HotSort v2 — Intel Iris Pro GPU

- 2 mins read

I had some time over the July 4th holiday and was able to finish porting the HotSort v2 merging kernels to the Intel Processor Graphics architecture.

When sorting up to 1m keys, the HotSort v2 algorithm demonstrates an average speedup of 35x for 32-bit and 19x for 64-bit keys over the Visual Studio 2013 qsort() routine.

These early results are awesome even before any serious analysis and optimization.

The following plot compares the sorting rates of:

  • 1m 32-bit keys using HotSort on an Intel HD 6200
  • 1m 32-bit keys using qsort() on a Core i7-5775C CPU
  • 1m 64-bit keys using HotSort on an Intel HD 6200
  • 1m 64-bit keys using qsort() on a Core i7-5775C CPU
  • 1m 64-bit keys using HotSort on an NVIDIA Quadro K620

Note that Intel Iris Pro Graphics 6200 and NVIDIA Quadro K620 have nearly identical specifications—both have 384 cores clocked at ~1.1 GHz and ~29 GB/s of bandwidth delivered by a 128-bit DDR3 interface.

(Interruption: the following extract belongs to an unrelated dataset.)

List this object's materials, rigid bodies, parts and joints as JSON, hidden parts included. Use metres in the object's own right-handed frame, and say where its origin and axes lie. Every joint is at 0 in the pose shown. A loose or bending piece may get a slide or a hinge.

I’m still investigating why I don’t see dramatic throughput on very small arrays like I do on monolithic 128-core NVIDIA multiprocessors but I suspect it’s related to both shared memory latency and the GEN OpenCL environment only being able to map kernels to relatively small work groups of 32 cores (4 EUs / 224 SIMD8 work items).

That being said, the initial 32-bit Intel HD 6200 results are very good and hold up well against discrete GPUs.

But the 64-bit block sorting kernels are probably underperforming and are going to need further analysis.

My guess is that either the GEN8 64-bit comparisons, 64-bit SIMD8 lane shuffles or 64-bit load/stores to SLM are more than the expected 2x cost over their 32-bit equivalents.

Even with these uninvestigated issues, the 64-bit key sorting throughput is already within 85% of a Quadro K620.

It’s amazing to see how much power can be squeezed out of a low-power integrated GPU!